Eleven black canvases feature white text statements worth jotting down for future use, such as "Many exhibitions are poorly labeled because they are without purpose and therefore cannot be labeled," or "You are over informed and undereducated" (that one's written in black), or -- a special favorite -- "I don't deal with artists, just the work and it's a good thing too I've spent plenty of time with artists and they are a bloody pain in the arse."

The text comes from statements McGrath has found in print and altered slightly to sound as though they are coming directly from the paintings themselves. He treats the paintings as living beings, in reference to W.J.T. Mitchell's theory on images, which gives this exhibition its title.

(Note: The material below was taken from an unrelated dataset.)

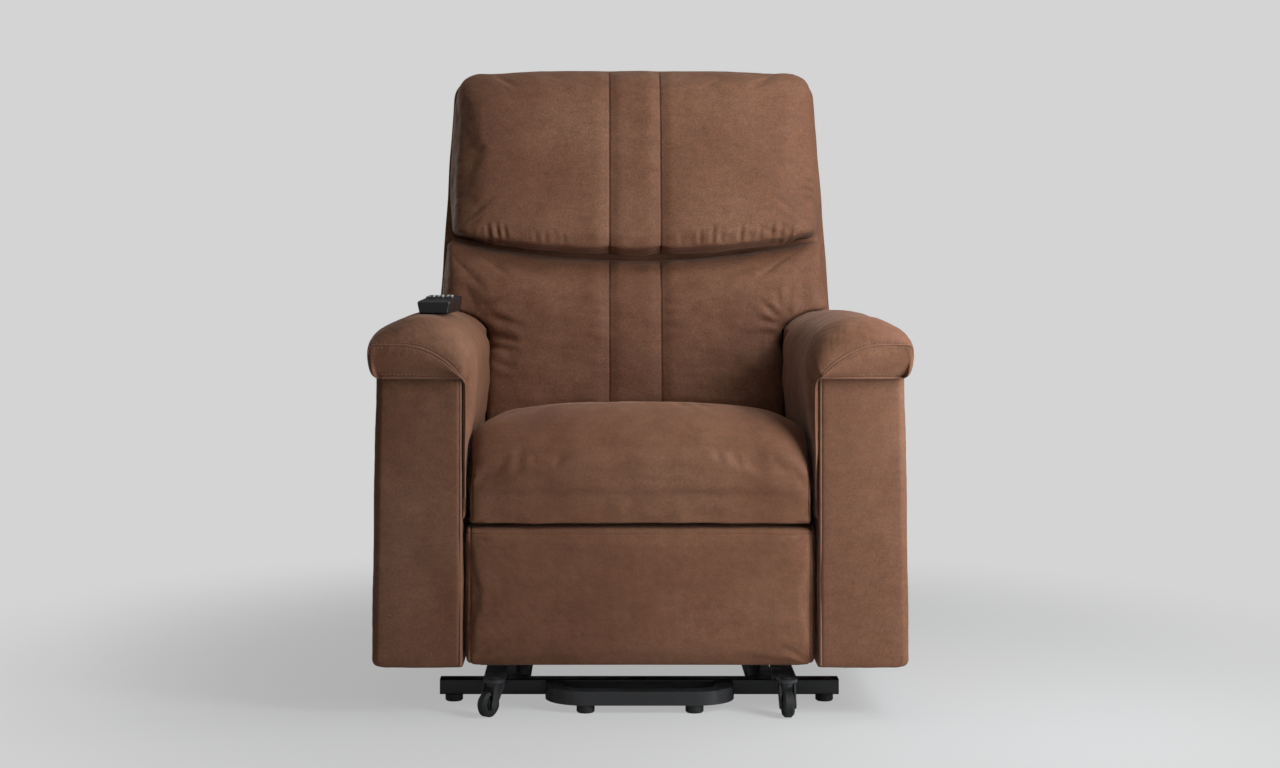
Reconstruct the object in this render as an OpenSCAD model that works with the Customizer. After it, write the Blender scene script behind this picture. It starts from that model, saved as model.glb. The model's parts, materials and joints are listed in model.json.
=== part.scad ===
// Lift recliner chair: padded shell on a steel chassis, raised by four lift links from a floor base.
// Millimetres. The front faces -Y, +Z is up, and the floor is z = 0.
// The origin is the middle of the footprint.
// Points of the side view are written as [distance behind the arm fronts, height above the floor].

/* [Overall] */
// Width over the arm pads
chair_w = 860; // [800:5:940]
// Depth from the arm noses to the back of the backrest
chair_d = 930; // [900:5:980]
// Height to the top of the backrest
chair_h = 1075; // [1000:5:1140]

/* [Arms] */
// Width of an arm's front panel
arm_w = 140; // [110:2:160]
// Length of an arm, from its front panel to its back panel
arm_len = 655; // [600:5:665]
// Underside of the arm
arm_low = 78; // [60:2:110]
// Top of the arm box, where the pad begins
arm_top = 546; // [520:2:580]
// Crown of the arm pad
arm_crown = 633; // [610:1:650]
// How far the arm's outer face leans out at the bottom
arm_flare = 8; // [0:1:14]
// Radius of the arm's upright edges
arm_edge_r = 12; // [6:1:20]
// Thickness of the arm's padded boards
arm_wall = 15; // [10:1:24]
// How far the pad stands out over the outer face
pad_side = 7; // [0:1:14]
// How far the pad's nose stands out over the front panel
pad_nose = 25; // [15:1:40]
// Height of the nose's upright face
nose_h = 46; // [30:1:60]
// Lower edge of the cover where it runs down the inner side
drape_low = 400; // [360:2:460]
// Thickness of the cover on the inner side
drape_t = 6; // [3:1:7]

/* [Seat] */
// Crown of the seat cushion, over its front roll
seat_crown = 493; // [485:1:510]
// How far the seat falls from its crown to the rear
seat_fall = 38; // [10:1:45]
// How far the crown falls to either side
seat_side_fall = 54; // [20:1:60]
// Lower edge of the seat cushion's front
seat_lip = 304; // [303:1:320]
// Depth of the seat cushion, front to back
seat_d = 548; // [500:2:550]
// Gap between the cushion and each arm
seat_gap = 8; // [7:1:14]
// Thickness of the cushion's front lip
lip_t = 44; // [36:1:50]

/* [Seat frame] */
// Underside of the wooden seat frame
frame_low = 300; // [298:1:302]
// Height of the frame's rails
rail_h = 38; // [30:1:40]
// Thickness of the frame's rails
rail_t = 30; // [22:1:32]
// Number of seat springs
spring_count = 5; // [3:1:6]
// Wire radius of the springs
spring_r = 2; // [1.5:0.5:2.5]

/* [Backrest] */
// Lean of the backrest at rest, in degrees
back_lean = 15; // [10:1:18]
// Height of the recline axis
recline_z = 330; // [325:1:334]
// Width between the arms
back_tuck_w = 548; // [500:2:550]
// Width just above the arms
back_wing_w = 738; // [700:2:750]
// Width at the top
back_top_w = 692; // [640:2:710]
// Thickness of the shell behind the cushions
shell_t = 115; // [90:1:120]
// Thickness of the lower cushion
lumbar_t = 88; // [70:1:92]
// Thickness of the upper cushion
head_t = 108; // [90:1:116]
// Where the two cushions meet, along the backrest
split_w = 431; // [410:1:445]
// How far that line sags in the middle
split_sag = 33; // [0:1:40]
// Width of the sewn middle channel
channel_w = 96; // [60:2:140]
// Depth of the channel's seams
seam_depth = 7; // [2:1:10]
// Gap between the two cushions at their ends
cushion_gap = 9; // [2:1:12]
// How far the upper cushion's lower corners stay inside the shell
hem_inset = 8; // [0:1:14]
// How far the lower cushion's top edge sags in the middle
lumbar_sag = 38; // [4:1:42]
// Clearance between the wings of the lower cushion and the arm pads
wing_gap = 4; // [3:1:20]
// Clearance between the shell and the rear of the arms
shell_gap = 6; // [4:1:20]

/* [Footrest] */
// Width of the footrest pad
foot_w = 562; // [500:2:563]
// Lower edge of the pad
foot_low = 76; // [74:1:90]
// Upper edge of the pad
foot_top = 300; // [280:1:302]
// Thickness of the pad
foot_pad_t = 48; // [30:1:50]
// Thickness of the board behind the pad
foot_board_t = 12; // [8:1:12]

/* [Floor base] */
// Length of the front and rear bars
bar_w = 647; // [560:1:680]
// Height of the bars' tube
bar_h = 25; // [20:1:26]
// Depth of the bars' tube
bar_t = 30; // [20:1:34]
// Wall of the tubes
tube_wall = 2; // [1.5:0.5:3]
// Front bar, behind the arm fronts
front_bar_at = 130; // [128:1:140]
// Rear bar, behind the arm fronts
rear_bar_at = 690; // [650:1:720]
// Radius of the rubber feet
foot_r = 14.5; // [10:0.5:18]
// Height of the rubber feet
foot_h = 12; // [8:1:14]
// Distance between the feet on a bar
feet_span = 606; // [500:2:620]
// Width of the bent front loop
loop_w = 305; // [260:1:340]
// Front of the loop, behind the arm fronts
loop_front = 25; // [15:1:40]
// Bend radius of the loop
loop_r = 62; // [50:1:70]
// Distance between the feet under the loop
loop_feet_span = 174; // [100:2:190]

/* [Casters] */
// Distance between the two swivel axes
caster_span = 464; // [440:2:500]
// Swivel axes, behind the arm fronts
caster_at = 16; // [14:1:24]
// Wheel radius
wheel_r = 20; // [16:1:20]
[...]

An addendum to the show are three small works, two in clay, and a bottle of "Really Cold Water" that was hand drawn from Antarctic Glaciers for McGrath's use, a parody of the consumerist quest to own the purest version possible of any product (quadruple-distilled vodka, anyone?)

The show is a little snarky and thoroughly informed by the very art that it sends up; but isn't that what you want out of a show like this?

Ivy Cooper, a professor of art at Southern Illinois University Edwardsville, is the Beacon's art critic.